Basket of Gala Apples Kerrie Roach, ©2019, Clemson Extension

Basket of Gala Apples
Kerrie Roach, ©2019, Clemson Extension

Apple bin with Mutsu apples.

Apple bin with Mutsu apples.
Kerrie Roach, ©2019, Clemson Extension

Apples can be found year-round in the grocery store, but are best when picked fresh from the orchard in season. With lots of growers nearby, it makes choosing fresh LOCAL apples a no-brainer. Good news for us, apple season has just started for this year! From varieties like Ginger Golds that ripen as early as the end of July to some heirloom varieties like Arkansas Black that are not typically ready until mid to late October, the apple season in South Carolina is a long one.

One of the best things to keep in mind is the approximate ripening dates of the varieties typically available.

Approximate Ripening Dates

Varieties Dates
Ginger Gold July 25
Golden Supreme Aug 1
Gala Aug 10
Red Delicious Aug 15
Golden Delicious Sept 1
Stayman Sept 15
Granny Smith Sept 15
Mutsu Sept 15
Fuji Oct 1
Cameo Oct 1
Rome Oct 1
Winesap Oct 1
Pink Lady Oct 15
Arkansas Black Oct 15
Yates Oct 15

You May Have Noticed Two Things While Reading This

1. I did not encourage you to grow, or tell you how to grow apples.

  • The south is humid and hot. So, while growing apples is possible, it is not easy. It takes a very knowledgeable producer with a great ‘Integrated Pest Management’ plan to make apple production feasible. Shop local and support your neighborhood farmer. If you are interested in growing your own, finding varieties well suited to your specific location is key.
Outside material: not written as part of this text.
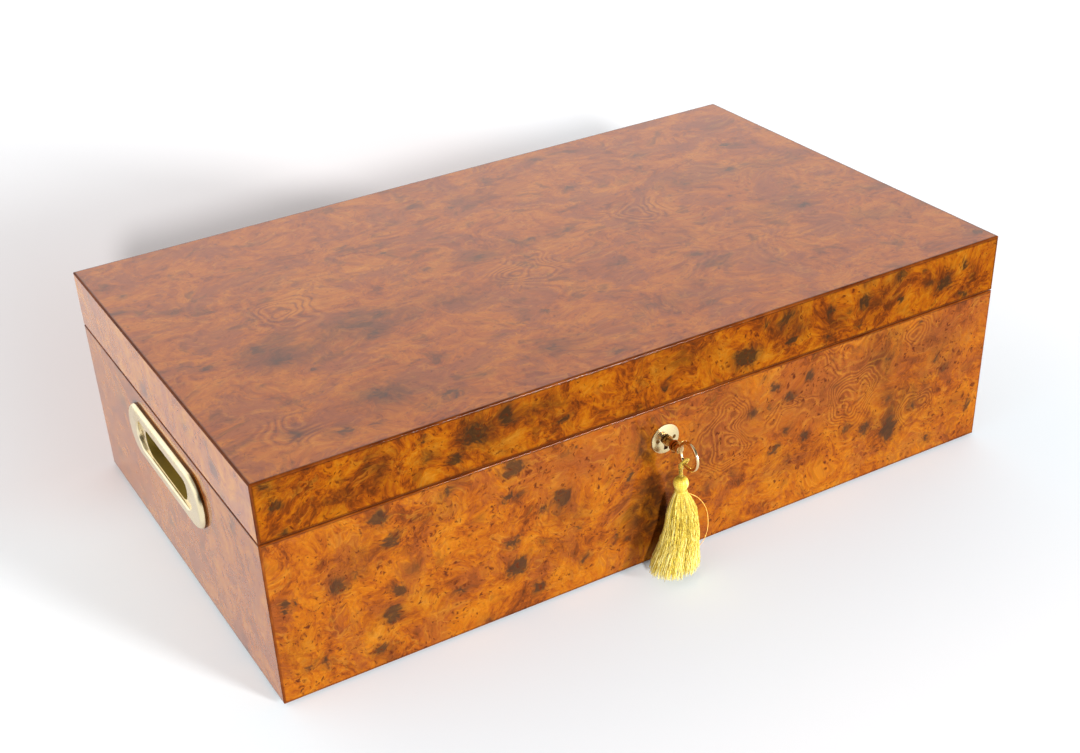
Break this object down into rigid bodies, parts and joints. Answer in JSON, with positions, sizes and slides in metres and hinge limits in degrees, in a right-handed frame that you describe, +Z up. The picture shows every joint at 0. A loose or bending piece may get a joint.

Check out the Home & Garden information apple fact sheet for more information here: HGIC 1350, Apple.

2. ‘Honeycrisp’ apples are not on the list of varieties grown here in the Upstate.

  • The south is humid and hot, ‘Honeycrisp’ trees are more well suited to the northern climates in the United States and do not grow well here in SC. If you are a ‘Honeycrisp’ fan, I challenge you to branch out and try a ‘Pink Lady’ or even a ‘Golden Supreme’.

So, head up to Long Creek or Mountain Rest this week and enjoy some local apples!